Now that you’ve got an idea of what condition your Condo is in, you need to figure out how you are going to handle the “Assessment” part of the Special Assessment process. This is the step where you figure out how you’re financing a Condo Association Special Assessment.
How Much Do You Need?
Typically you want to assume the cost of the project, plus enough to cover any delinquency, plus some “overage” in case the project runs over budget. The overage depends on the project – for example, if you’re rehabilitating concrete or installing wiring, the costs may fluctuate wildly based on the quantity of work. If you’re replacing elevators, unless something goes horribly wrong, the cost is probably more fixed. Your technical consultants should help you with this. Add up all the numbers and you’re good to go.
In general, delinquency for Special Assessments will follow your delinquency of General Assessments. If you have 5% delinquency, expect the same on the Special Assessment (if people didn’t have money for Condo fees before, they certainly aren’t going to afford a lump sum Assessment). When budgeting your Special Assessment, make sure to take delinquency into account to make sure you raise enough money. If you fall too short of cash, you might be unable to initiate a project or may miss a major payment. That’s very bad.
How Much Can you Assess?
A big thing you need to identify is how much you can Assess without a vote. Your Condo Bylaws will have immediate guidance on what requires a vote and what can be Assessed directly. This varies wildly – some Associations may have quite large sums that can be imposed on Owners without a vote; others are comparatively small. Keeping in mind the chart below, one option might be to Assess as much as you can without triggering a vote, and then take a loan for the rest. But that may not be enough – you may have to take it to a vote of Owners. We’ll cover that challenge in the next installment.
Structure of the Money
First, you need to figure out how you’re going to get the money and what the structure will be. You have three options: you can perform a Special Assessment, you can take a loan, or you can use a combination of the two. For a Special Assessment, you’re imposing a substantial burden on your Owners, the size of which may impact their ability to pay. However, once the Assessment is done, in theory, you won’t need to raise Condo fees or carry the burden of a loan. For a loan, you’re minimizing your upfront costs, but you’re going to have (likely) a 10-year loan to pay back. You will almost certainly need to raise general assessments (Condo fees) to make the payments, which may price you out of the market for comparable Condos, potentially lowering property values. If you choose to combine the two (i.e., Assessment and loan), you’re Assessing less and borrowing less, but you’re carrying the burden of both. As a quick example, let’s assume we have 100 units and we need $1 million, and let’s assume a loan rate of 5% with a 10-year term period (thanks, bankrate.com calculator).

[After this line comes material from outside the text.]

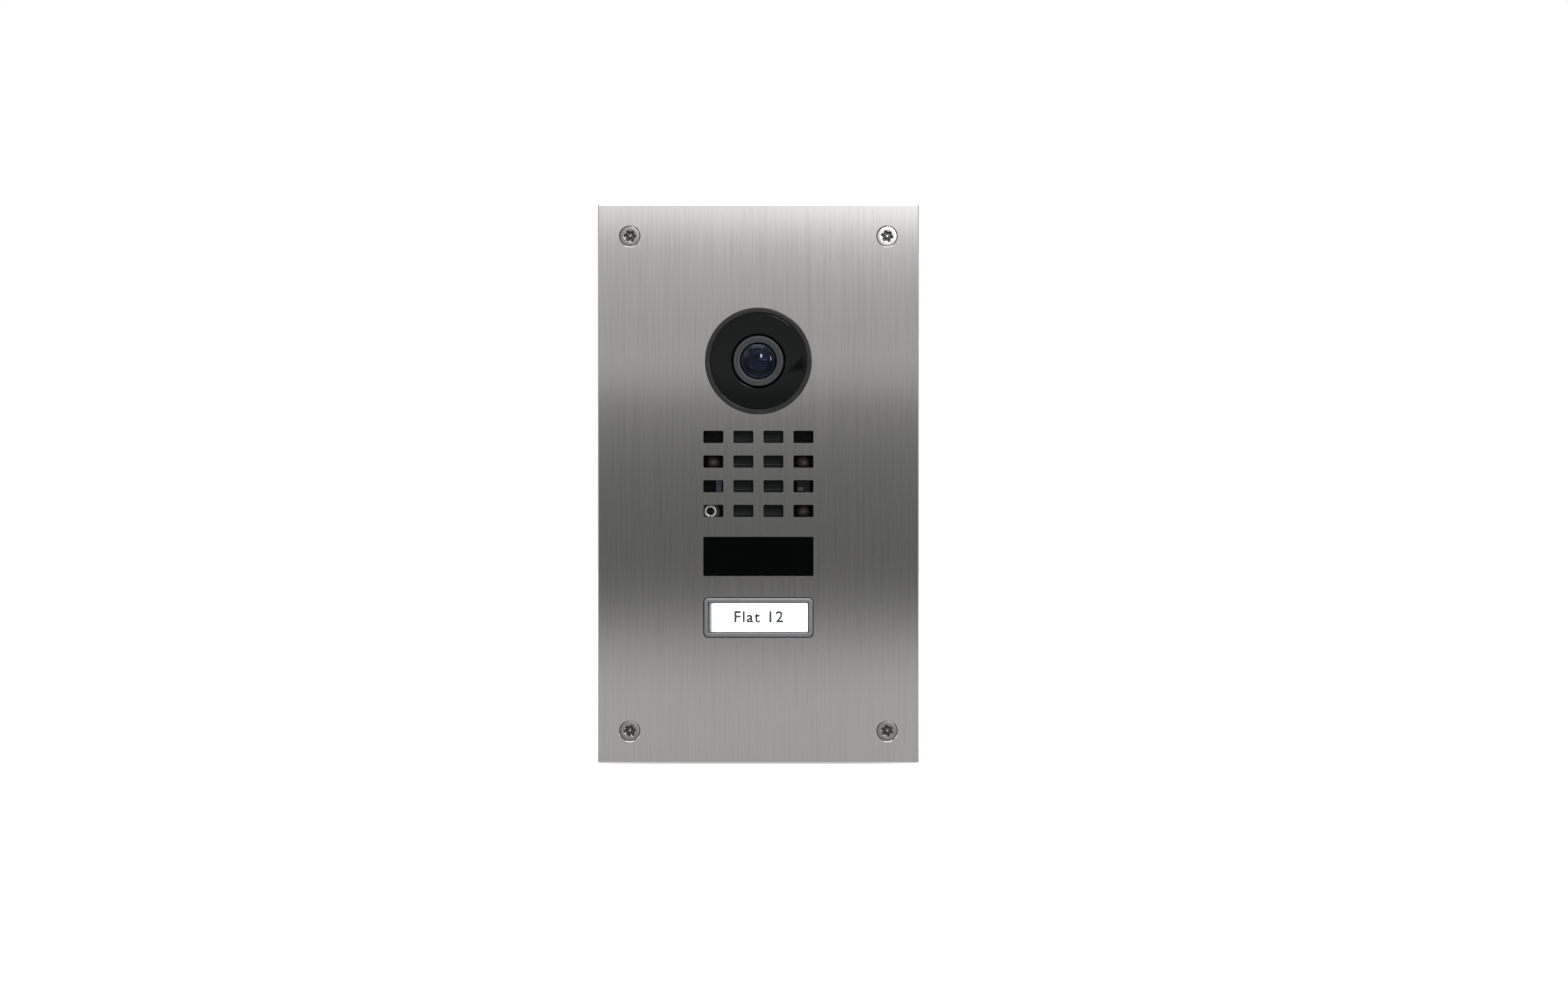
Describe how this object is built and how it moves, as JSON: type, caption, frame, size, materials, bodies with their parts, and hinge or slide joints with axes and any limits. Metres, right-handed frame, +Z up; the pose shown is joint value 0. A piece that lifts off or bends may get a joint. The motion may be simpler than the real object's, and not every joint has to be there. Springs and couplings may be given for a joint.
{
  "type": "door intercom panel",
  "caption": "Flush-mounted stainless door intercom: camera, speaker grille, dark sensor window and a lit call button with a name label, on a wall box.",
  "frame": {"origin": "centre of the wall plane, which is the rear face of the wall gasket behind the front plate", "axes": "+X to the right as a visitor sees the panel, +Y into the wall, +Z up"},
  "size_m": [0.104, 0.0534, 0.181],
  "materials": {
    "brushed_plate": "stainless steel with a fine vertical brush grain",
    "screw_steel": "turned stainless steel, light machining marks",
    "fastener_zinc": "bright plated steel",
    "gasket_foam": "closed-cell black foam",
    "seal_rubber": "smooth black rubber",
    "box_plastic": "grey moulded plastic, fine texture",
    "insert_brass": "turned brass",
    "housing_plastic": "black glass-filled plastic",
    "vent_cloth": "white breathable film",
    "bezel_gloss": "gloss dark grey",
    "window_gloss": "gloss black acrylic",
    "barrel_black": "satin dark grey",
    "lens_glass": "coated optical glass",
    "sensor_chip": "sensor glass over silicon",
    "board_green": "green solder mask",
    "board_black": "matt black solder mask, so that the board does not show through the grille",
    "mesh_cloth": "dark acoustic cloth",
    "cone_paper": "coated paper cone",
    "copper_coil": "enamelled copper winding",
    "magnet_steel": "plated steel",
    "can_metal": "drawn metal can",
    "infrared_resin": "dark red-brown resin",
    "status_resin": "pale blue clear resin",
    "eye_resin": "black resin with a pale eye",
    "button_grey": "satin grey, bevelled",
    "clear_cover": "clear polycarbonate",
    "label_white": "white printed card",
    "diffuser_milk": "milky diffuser",
    "spring_steel": "spring wire",
    "component_black": "black moulded component",
    "plunger_white": "white nylon",
    "lamp_white": "white lamp with yellow phosphor",
    "terminal_green": "green moulded terminal",
    "ribbon_film": "amber flexible cable"
  },
  "bodies": {
    "panel": {"acoustic_membrane": "mesh_cloth", "back_box": "box_plastic", "backlight_leds": "lamp_white", "bezel_seal": "seal_rubber", "blanking_plugs": "seal_rubber", "board_header": "component_black", "box_inserts": "insert_brass", "button_springs": "spring_steel", "camera_bezel_ring": "bezel_gloss", "camera_board": "board_green", "camera_board_screws": "fastener_zinc", "camera_mount": "housing_plastic", "camera_ribbon": "ribbon_film", "camera_window": "window_gloss", "capacitors": "can_metal", "frame_gasket": "gasket_foam", "front_board": "board_black", "front_board_screws": "fastener_zinc", "front_frame": "housing_plastic", "front_plate": "brushed_plate", "housing_seal": "seal_rubber", "image_sensor": "sensor_chip", "infrared_leds": "infrared_resin", "inner_housing": "housing_plastic", "inner_lens": "lens_glass", "lens_barrel": "barrel_black", "lens_dome": "lens_glass", "lens_holder": "housing_plastic", "lens_iris": "barrel_black", "light_sensor": "eye_resin", "main_board": "board_green", "main_board_screws": "fastener_zinc", "microphone": "can_metal", "microphone_boot": "seal_rubber", "motion_sensor": "can_metal", "plate_screws": "screw_steel", "power_transformer": "component_black", "processor": "component_black", "reader_board": "board_green", "relay": "component_black", "sensor_window": "window_gloss", "speaker_frame": "housing_plastic", "speaker_magnet": "magnet_steel", "speaker_surround": "seal_rubber", "speaker_yoke": "magnet_steel", "status_led": "status_resin", "stud_nuts": "fastener_zinc", "switch_bodies": "component_black", "terminal_block": "terminal_green", "vent_membrane": "vent_cloth", "wall_gasket": "gasket_foam", "weld_studs": "fastener_zinc"},
    "call_button": {"button_frame": "button_grey", "button_lens": "clear_cover", "name_label": "label_white", "light_guide": "diffuser_milk", "button_carrier": "housing_plastic"},
    "switch_plunger": {"switch_plungers": "plunger_white"},
    "cone": {"speaker_cone": "cone_paper", "voice_coil": "copper_coil"}
  },
  "joints": [
    {"name": "call_button_press", "type": "slide", "parent": "panel", "child": "call_button", "axis": [0, 1, 0], "range_m": [0, 0.0006], "stiffness_N_per_m": 2500, "springref_m": -0.0006, "deforming": ["button_springs"]},
    {"name": "switch_plunger_travel", "type": "slide", "parent": "panel", "child": "switch_plunger", "axis": [0, 1, 0], "range_m": [0, 0.0006]},
    {"name": "speaker_cone_travel", "type": "slide", "parent": "panel", "child": "cone", "axis": [0, 1, 0], "range_m": [-0.0003, 0.0003], "stiffness_N_per_m": 900, "deforming": ["speaker_surround"]}
  ],
  "couplings": [
    {"joint": "switch_plunger_travel", "follows": "call_button_press", "ratio": 1}
  ]
}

|Amount Owed Per Unit||Increase to Condo Fees|
Association as a Lender
As you can see, you’re choosing between tough options. While many people would want to take the “increase to Condo fees” to avoid the upfront charge, a spike like that may well price the building out. Further, you’re paying interest on the whole thing. While current rates are fairly low, if rates rise, the math changes.

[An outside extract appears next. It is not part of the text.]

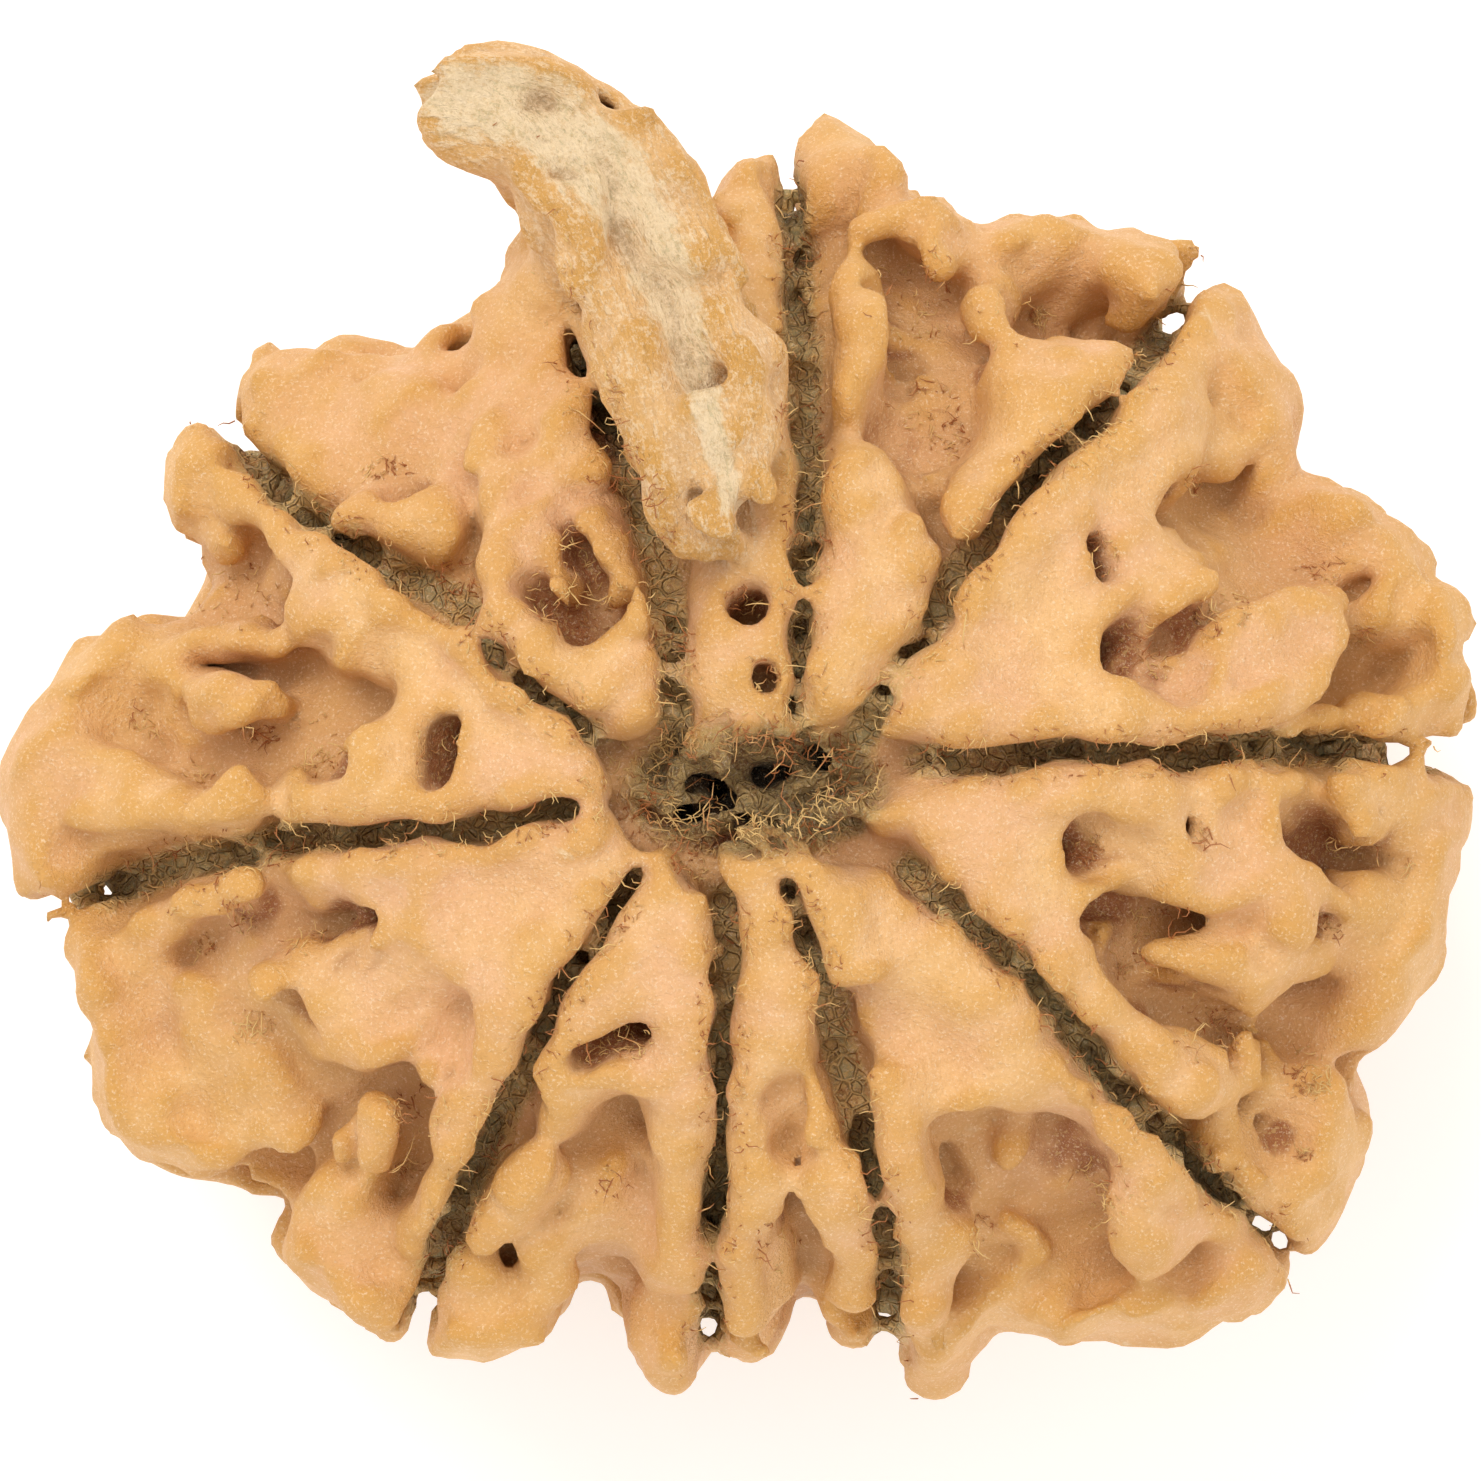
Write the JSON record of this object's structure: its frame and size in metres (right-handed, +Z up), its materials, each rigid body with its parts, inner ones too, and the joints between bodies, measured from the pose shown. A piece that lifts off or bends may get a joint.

One “exotic” consideration is that you may want to to consider if you want the Association to act as a lender. Some Associations directly offer their Owners financing options for their Special Assessments – perhaps monthly payments, or splitting the payment into large lump sums (half up front, half later). This requires extensive legal groundwork and may or may not be allowable in your jurisdiction. It also adds considerable headache to the process – you need to create contracts with Owners and put liens on their properties (which they need to pay for – and please, please, make sure you put liens on them or you’re asking for trouble), and then you need to figure out what amount to charge them.

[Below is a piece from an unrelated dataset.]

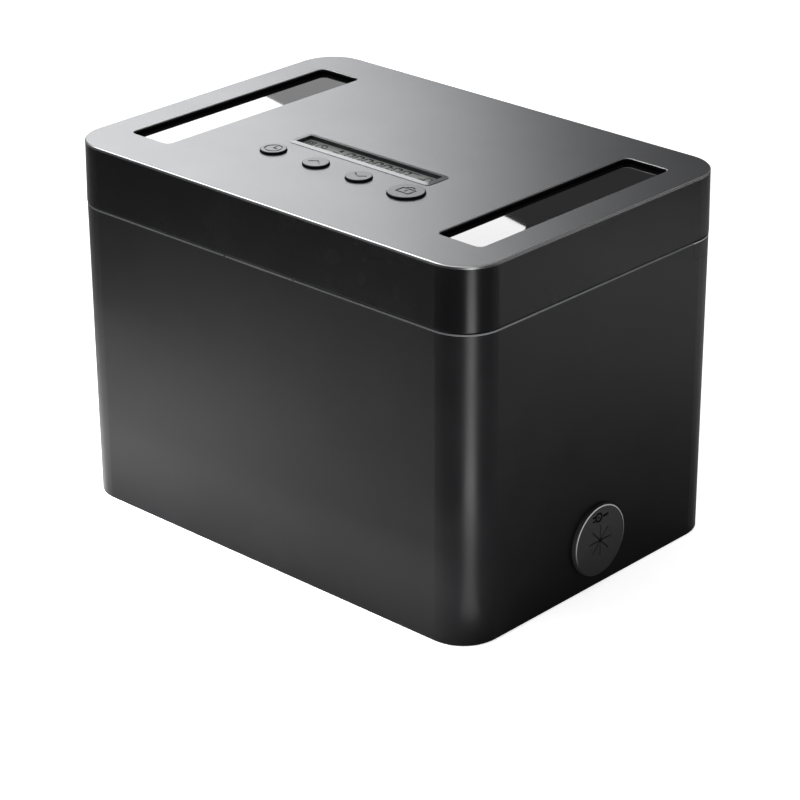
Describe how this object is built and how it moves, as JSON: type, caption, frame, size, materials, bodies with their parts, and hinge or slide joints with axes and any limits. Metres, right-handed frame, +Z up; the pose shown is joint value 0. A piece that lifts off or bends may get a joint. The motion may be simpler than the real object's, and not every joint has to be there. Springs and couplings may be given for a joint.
{
  "type": "timed lock container",
  "caption": "Rectangular box with a hinged lid, two long windows, a display and push buttons; a motor bolt in the lid holds it shut until the set time is over.",
  "frame": {"origin": "middle of the box on the surface that its feet stand on", "axes": "+X along the length towards the cable grommet, -Y is the front where the bolt locks, +Y is the hinge side, +Z up"},
  "size_m": [0.2135, 0.15, 0.1542],
  "materials": {
    "case_black": "fine matte texture",
    "lid_black": "semi-gloss",
    "plate_silver": "satin",
    "smoked_acrylic": "clear smoked, polished",
    "trim_black": "satin",
    "bezel_silver": "satin silver",
    "display_glass": "grey liquid-crystal panel",
    "light_guide": "white",
    "moulding_black": "plain moulded",
    "button_grey": "satin",
    "board_green": "solder mask",
    "switch_black": "moulded",
    "plunger_white": "moulded",
    "rubber_black": "matt",
    "zinc_steel": "zinc plated",
    "motor_steel": "nickel plated",
    "gearbox_brass": "machined",
    "acetal_grey": "acetal",
    "acetal_white": "acetal",
    "cell_wrap": "plain wrapped battery cell",
    "contact_nickel": "nickel plated",
    "wire_red": "insulated wire"
  },
  "bodies": {
    "case": {"body_shell": "case_black", "cable_grommet": "rubber_black", "front_catch": "trim_black", "catch_screws": "zinc_steel", "hinge_cap_right": "case_black", "hinge_cap_left": "case_black", "hinge_pin_right": "zinc_steel", "hinge_pin_left": "zinc_steel", "foot_front_left": "rubber_black", "foot_front_right": "rubber_black", "foot_rear_left": "rubber_black", "foot_rear_right": "rubber_black"},
    "lid": {"lid_shell": "lid_black", "top_plate": "plate_silver", "display_bezel": "bezel_silver", "display_panel": "display_glass", "display_backlight": "light_guide", "display_holder": "moulding_black", "control_board": "board_green", "board_screws": "zinc_steel", "buzzer": "switch_black", "microcontroller": "switch_black", "inner_cover": "moulding_black", "cover_screws": "zinc_steel", "battery_springs": "contact_nickel", "battery_contacts": "contact_nickel", "battery_door": "moulding_black", "door_screw": "zinc_steel", "lock_housing": "moulding_black", "lock_screws": "zinc_steel", "gearbox": "gearbox_brass", "lock_motor": "motor_steel", "motor_leads": "wire_red", "window_left": "smoked_acrylic", "window_right": "smoked_acrylic", "window_frame_left": "trim_black", "window_frame_right": "trim_black", "battery_cell_1": "cell_wrap", "battery_cell_2": "cell_wrap", "battery_cell_3": "cell_wrap", "battery_cell_4": "cell_wrap", "mode_switch": "switch_black", "up_switch": "switch_black", "down_switch": "switch_black", "lock_switch": "switch_black"},
    "latch_bolt": {"latch_bolt": "acetal_grey"},
    "drive_pinion": {"drive_pinion": "acetal_white", "motor_shaft": "zinc_steel"},
    "mode_button": {"mode_button": "button_grey", "mode_plunger": "plunger_white"},
    "up_button": {"up_button": "button_grey", "up_plunger": "plunger_white"},
    "down_button": {"down_button": "button_grey", "down_plunger": "plunger_white"},
    "lock_button": {"lock_button": "button_grey", "lock_plunger": "plunger_white"}
  },
  "joints": [
    {"name": "lid_hinge", "type": "hinge", "parent": "case", "child": "lid", "pos_m": [0, 0.0712, 0.1232], "axis": [-1, 0, 0], "range_deg": [0, 100]},
    {"name": "mode_press", "type": "slide", "parent": "lid", "child": "mode_button", "axis": [0, 0, -1], "range_m": [0, 0.0005], "stiffness_N_per_m": 2500},
    {"name": "up_press", "type": "slide", "parent": "lid", "child": "up_button", "axis": [0, 0, -1], "range_m": [0, 0.0005], "stiffness_N_per_m": 2500},
    {"name": "down_press", "type": "slide", "parent": "lid", "child": "down_button", "axis": [0, 0, -1], "range_m": [0, 0.0005], "stiffness_N_per_m": 2500},
    {"name": "lock_press", "type": "slide", "parent": "lid", "child": "lock_button", "axis": [0, 0, -1], "range_m": [0, 0.0005], "stiffness_N_per_m": 2500},
    {"name": "bolt_slide", "type": "slide", "parent": "lid", "child": "latch_bolt", "axis": [0, -1, 0], "range_m": [0, 0.005]},
    {"name": "pinion_spin", "type": "hinge", "parent": "lid", "child": "drive_pinion", "pos_m": [0, -0.055, 0.12305], "axis": [-1, 0, 0], "range_deg": [0, 59.7]}
  ],
  "couplings": [
    {"joint": "pinion_spin", "follows": "bolt_slide", "rad_per_m": 208.33}
  ]
}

Why would you bother with this? Most Associations can secure competitive loan rates. Most Owners who don’t have any equity and need an unsecured loan can’t get nearly as good rates. By serving as a lender, you are saving Owners money. But the big draw here is if you need a Special Assessment vote. People who can’t pay the money in a lump sum might be inclined to vote “no” on an Assessment simply to postpone their own financial dire straights, regardless of the harm to the Association. Having the Association serve as a lender may persuade them to vote “yes” – which may be well worth the hassle.
A common question comes up – what happens if the work done is under budget? Where does the extra money go? The answer is one that people don’t like – which is back to the Reserve Fund. While there may be ways to refund surplus money to Owners, in practice, it’s extremely complicated and potentially not even legal. Owners hate this answer, because everyone loves refunds, but my advice is, roll it over to Reserves. If you’re coming off of a Special Assessment, you probably need the money.
Determining how much money you need and how you’re financing a Condo Association Special Assessment is one of the tougher challenges you’ll face during this process. However, a well crafted financial plan is critical to success, and the effort spent will be well worth it in terms of maximizing your finances and minimizing the impact to Owners.